2 Verkündung (Abs. 1)
Rz. 3
Bei Entscheidungen aufgrund mündlicher Verhandlung liegt es im freien Ermessen des Gerichts, ob die Entscheidung verkündet oder zugestellt werden soll. Die Worte "i. d. R." in § 104 Abs. 1 FGO beziehen sich nur auf den Zeitpunkt der Verkündung. Ein entsprechender Beschluss ist am Schluss jeder mündlichen Verhandlung durch den Vorsitzenden zu verkünden. Der Beschluss kann im schriftlichen Verfahren nachgeholt werden. Unterblieb der Beschluss, ist dieser Verfahrensfehler i. d. R. unerheblich. Hat das Gericht ein Urteil verkündet, so ist das vollständige Urteil später außerdem zuzustellen. Die Rechtsmittelfristen laufen für jeden Beteiligten getrennt erst ab Zustellung.
Rz. 4
Verkündet wird durch Verlesung der Urteilsformel. Dazu muss der Tenor vorher schriftlich festgehalten worden sein. Die Urteilsgründe können, werden aber normalerweise nicht verkündet. Wegen des weiteren Verfahrens s. § 105 Abs. 4 FGO. Die Verkündung soll am Tag der mündlichen Verhandlung erfolgen. In der Praxis werden häufig mehrere mündliche Verhandlungen an einem Tag in einer Sitzung anberaumt. Der gesetzlichen Regelung wird genügt, wenn am Schluss einer jeden mündlichen Verhandlung beschlossen und verkündet wird, dass eine Entscheidung am Schluss der Sitzung ergeht. Eine Verkündung sämtlicher Urteile am Ende der Sitzung ist damit ebenso von § 104 Abs. 1 FGO gedeckt wie die Urteilsverkündung nach Schluss einer jeden mündlichen Verhandlung. Das Gericht kann auch beschließen, einen gesonderten Termin zur Verkündung anzuberaumen, der spätestens zwei Wochen nach der mündlichen Verhandlung liegen soll ("Termin zur Verkündung einer Entscheidung …"), wenn es nicht überhaupt die Zustellung nach § 104 Abs. 2 FGO vorzieht.
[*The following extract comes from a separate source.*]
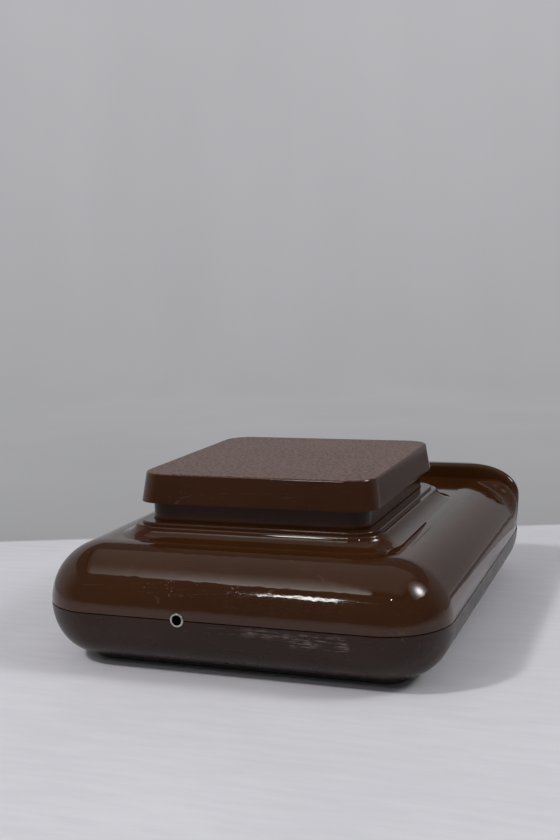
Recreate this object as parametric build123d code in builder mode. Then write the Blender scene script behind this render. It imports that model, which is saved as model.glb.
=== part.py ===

Soweit vertreten wird, dass sich die Zwei-Wochen-Frist im Revisionsverfahren wegen der größeren Richterbank ohne Weiteres auf vier Wochen verlängert, ist dies nicht recht nachvollziehbar. Zwar handelt es sich bei § 104 Abs. 1 S. 1 FGO um eine "Soll-Bestimmung". Dies rechtfertigt es m. E. jedoch nicht, eine grundsätzliche Ausnahme hiervon für Revisionsverfahren anzunehmen. Allenfalls wäre eine Abweichung von dem gesetzlich geregelten Grundfall in Ausnahmefällen möglich.
Rz. 5
Wird am Schluss der mündlichen Verhandlung verkündet, liest der Vorsitzende – nach (nochmaligem) Aufruf der Sache – im Beisein der an der Entscheidung beteiligten Richter den Tenor der Entscheidung vor. Wird ein besonderer Verkündungstermin angesetzt (s. Rz. 4), kann der Vorsitzende allein oder im Beisein der dann nach der Geschäftsverteilung zuständigen Richter verkünden. Die Richter, die das Urteil fällen, und diejenigen, die es (in einem gesonderten Termin) verkünden, müssen nicht identisch sein. Die Verkündung ist öffentlich. Die Anwesenheit der Beteiligten ist für die Wirksamkeit der Verkündung nicht erforderlich. Erscheint von den Beteiligten niemand zur Verkündung – was die Regel ist –, kann durch Bezugnahme auf den Tenor verkündet werden. Auch das verkündete Urteil ist den Beteiligten zuzustellen. Die nachträgliche fehlerfreie Zustellung heilt eine mangelhafte Verkündung.